Boreholes in the outback

This article has been taken from The Gen newsletter - Spring 2009. Click here to download the pdf.

I recently read the account of a visitor to an Australian cattle station. Impressed by the scale of the 300,000-hectare farm, stretching beyond the horizon in all directions, he asked the head stockman, ‘How on earth do you maintain your fences?’. Back came the unexpected reply, ‘We don’t build fences. We sink boreholes.’ The business parallel struck me immediately.

None of us want customers defecting, especially in the current economic circumstances. We can try ‘fencing them in’ with promotions and price cuts. It’s relatively easy to do, but expensive. And of course there will always be competitors ready to ‘tear down’ our  fences with better promotions or deeper price cuts. Rather than thinking of ways to prevent our customers ‘straying’, how can we make ourselves more attractive to them? How can we deliver more of what they want and need?

We have found that a marriage of service and product can often reveal new ways to unlock opportunities and deliver value that lies beyond the scope of current offerings. In the pharmaceutical industry, for example, the ‘razor, razor blade’ model is well established, whereby a manufacturer supplies both the injector and the drug itself. Eventually, ‘generics’ companies will be in a position to compete for that ongoing drug supply. The introduction of artificial barriers, such as lock outs and RFID tagging, is rarely well received by customers: they know they are being held to ransom. However, with appropriate design of the injector and drug packaging, the manufacturer can provide  hospitals with a service giving full visibility of drug inventory and actual usage, ensuring  optimal reordering and the elimination of waste. The hospital can still buy from alternative suppliers, but those suppliers can’t help to optimise procurement in this way. Such a scheme delivers true cost reductions to the hospital, while reducing the competitive threat to the original manufacturer.

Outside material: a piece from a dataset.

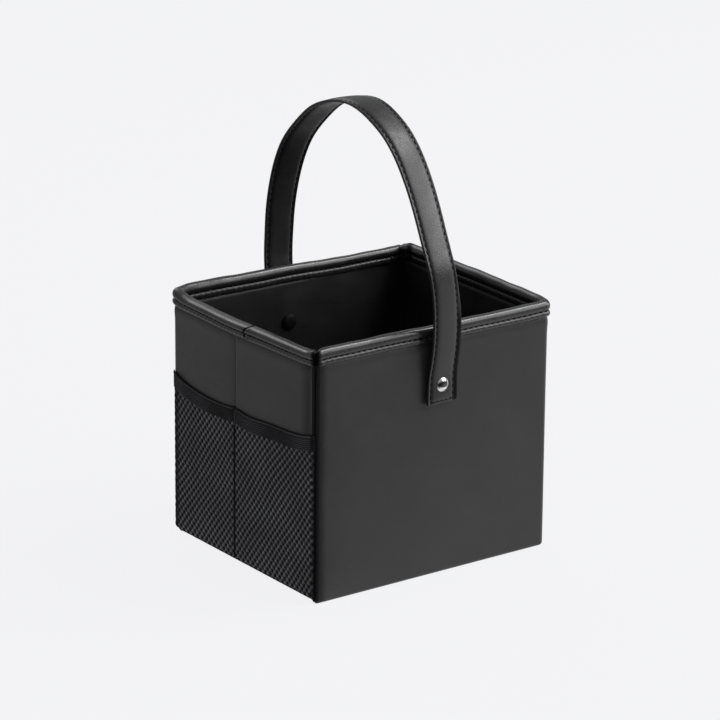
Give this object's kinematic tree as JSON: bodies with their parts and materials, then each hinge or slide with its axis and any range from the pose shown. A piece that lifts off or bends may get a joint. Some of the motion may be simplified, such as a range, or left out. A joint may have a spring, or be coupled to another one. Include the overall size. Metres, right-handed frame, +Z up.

The market opportunities arising from the novel combination of service and product are limitless. Monitoring the state of endangered buildings and structures for insurance companies is another example. This typically involves multiple site visits by surveyors to perform manual measurements. Now, using remote sensors connected to a control centre via the cellular network, data collection can be automated. This delivers operational efficiencies to the surveying firm, but delivers even greater customer value: the insurance companies get more timely status data which significantly improves their own business process efficiency; and the insured gets the claim settled more quickly.

Closer to home, the M-PESA mobile money transfer service, developed by Vodafone and Sagentia, brings together mobile phones and micropayment services for people in Kenya and beyond. Not only does it deliver a much needed service for phone users – literally changing how people live in the developing world – it has also reduced customer churn for Safaricom, Vodafone’s partner network in Kenya, and created heightened regard for Vodafone and its pioneering work.

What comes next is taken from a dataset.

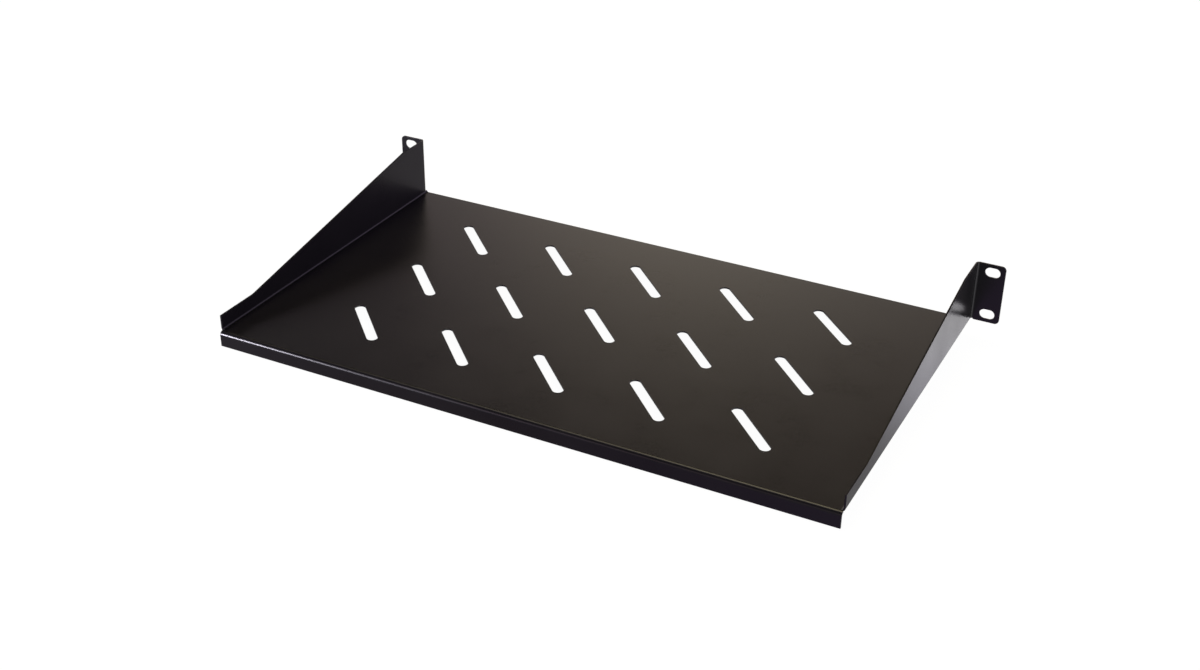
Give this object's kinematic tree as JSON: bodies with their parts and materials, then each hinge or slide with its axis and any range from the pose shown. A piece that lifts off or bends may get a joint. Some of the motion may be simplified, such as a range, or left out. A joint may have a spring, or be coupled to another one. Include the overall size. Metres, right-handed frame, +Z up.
{
  "type": "cantilever rack shelf",
  "caption": "Folded sheet-metal cantilever rack shelf: flat tray with slanted vent slots, tapering side walls, slotted rack ears at the front and a turned-down lip along the back edge.",
  "frame": {"origin": "centre of the four ear slots, in the plane of the ears' mating face, the face that bears on the rack's posts", "axes": "+X across the rack, +Y from the front of the rack towards the back, along which the tray cantilevers, +Z up; the tray is level"},
  "size_m": [0.4826, 0.258, 0.0554],
  "materials": {
    "black_coat": "smooth semi-gloss black coating on folded steel sheet"
  },
  "bodies": {
    "root": {"shelf": "black_coat"}
  },
  "joints": []
}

We can communicate with our customers more freely, precisely and individually than ever before, but we still need the mindset that asks, ‘What is the ‘borehole’ for my customer? What needs am I in a position to fulfil?’. Sagentia has proven tools and techniques for eliciting unmet customer needs and experience in delivering award-winning service innovation. This might be the ideal time to reach for your divining rod and work out where to sink your next borehole!